[Some records]
::::

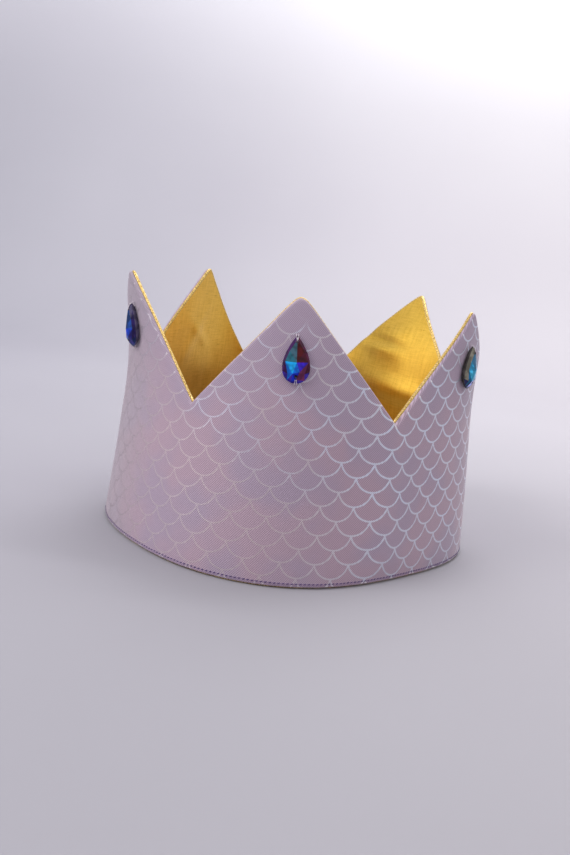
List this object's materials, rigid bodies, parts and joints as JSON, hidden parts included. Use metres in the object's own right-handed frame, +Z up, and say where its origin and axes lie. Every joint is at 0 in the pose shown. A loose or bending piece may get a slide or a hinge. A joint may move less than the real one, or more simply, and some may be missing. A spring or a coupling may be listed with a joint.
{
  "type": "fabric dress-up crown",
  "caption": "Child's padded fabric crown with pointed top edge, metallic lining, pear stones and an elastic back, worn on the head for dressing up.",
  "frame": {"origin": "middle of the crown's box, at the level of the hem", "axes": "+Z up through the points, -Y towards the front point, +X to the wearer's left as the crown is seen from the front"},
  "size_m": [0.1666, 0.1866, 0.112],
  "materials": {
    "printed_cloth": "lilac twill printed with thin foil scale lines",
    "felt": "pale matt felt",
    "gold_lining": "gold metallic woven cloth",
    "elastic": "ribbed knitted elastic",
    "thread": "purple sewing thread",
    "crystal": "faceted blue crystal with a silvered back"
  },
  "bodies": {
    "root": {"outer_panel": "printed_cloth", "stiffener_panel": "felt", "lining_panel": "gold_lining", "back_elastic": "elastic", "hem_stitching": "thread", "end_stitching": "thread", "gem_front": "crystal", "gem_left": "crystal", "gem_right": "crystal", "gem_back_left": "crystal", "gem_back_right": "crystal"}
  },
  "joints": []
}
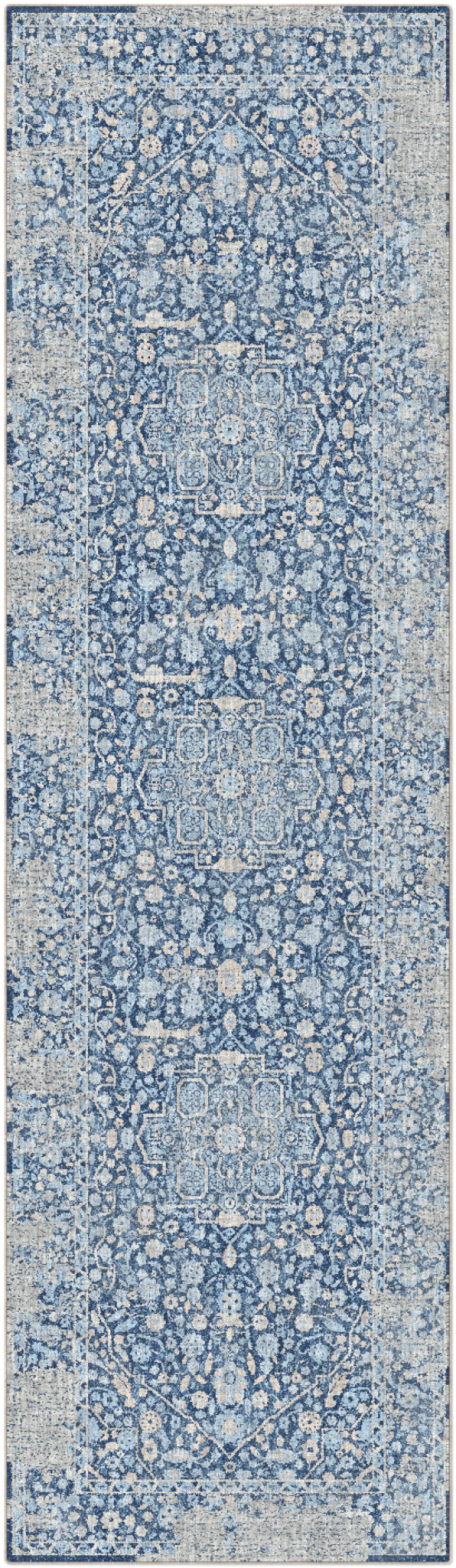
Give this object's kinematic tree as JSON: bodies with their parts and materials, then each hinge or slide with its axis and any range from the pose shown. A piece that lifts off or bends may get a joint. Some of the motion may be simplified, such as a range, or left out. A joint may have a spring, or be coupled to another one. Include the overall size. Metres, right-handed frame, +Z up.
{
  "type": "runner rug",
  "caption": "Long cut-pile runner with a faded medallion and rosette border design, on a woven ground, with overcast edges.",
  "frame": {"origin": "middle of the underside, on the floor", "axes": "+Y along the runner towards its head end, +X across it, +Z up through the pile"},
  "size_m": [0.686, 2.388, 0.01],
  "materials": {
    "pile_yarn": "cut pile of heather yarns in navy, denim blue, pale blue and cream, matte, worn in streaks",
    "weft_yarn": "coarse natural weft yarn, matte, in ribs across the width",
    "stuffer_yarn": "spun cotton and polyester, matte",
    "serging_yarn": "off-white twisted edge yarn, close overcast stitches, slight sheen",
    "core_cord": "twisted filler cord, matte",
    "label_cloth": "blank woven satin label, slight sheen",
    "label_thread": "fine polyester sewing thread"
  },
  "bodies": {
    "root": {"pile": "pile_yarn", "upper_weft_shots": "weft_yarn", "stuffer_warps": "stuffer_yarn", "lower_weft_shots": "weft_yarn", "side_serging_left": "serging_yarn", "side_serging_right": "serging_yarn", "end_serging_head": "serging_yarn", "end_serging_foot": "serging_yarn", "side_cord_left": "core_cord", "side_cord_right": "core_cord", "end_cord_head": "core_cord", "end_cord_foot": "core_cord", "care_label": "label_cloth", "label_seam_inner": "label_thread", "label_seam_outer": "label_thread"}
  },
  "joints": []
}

::::

(Stated task) Check each line of the records above for "piece", and copy those that have it.

(The reply)
List this object's materials, rigid bodies, parts and joints as JSON, hidden parts included. Use metres in the object's own right-handed frame, +Z up, and say where its origin and axes lie. Every joint is at 0 in the pose shown. A loose or bending piece may get a slide or a hinge. A joint may move less than the real one, or more simply, and some may be missing. A spring or a coupling may be listed with a joint.
Give this object's kinematic tree as JSON: bodies with their parts and materials, then each hinge or slide with its axis and any range from the pose shown. A piece that lifts off or bends may get a joint. Some of the motion may be simplified, such as a range, or left out. A joint may have a spring, or be coupled to another one. Include the overall size. Metres, right-handed frame, +Z up.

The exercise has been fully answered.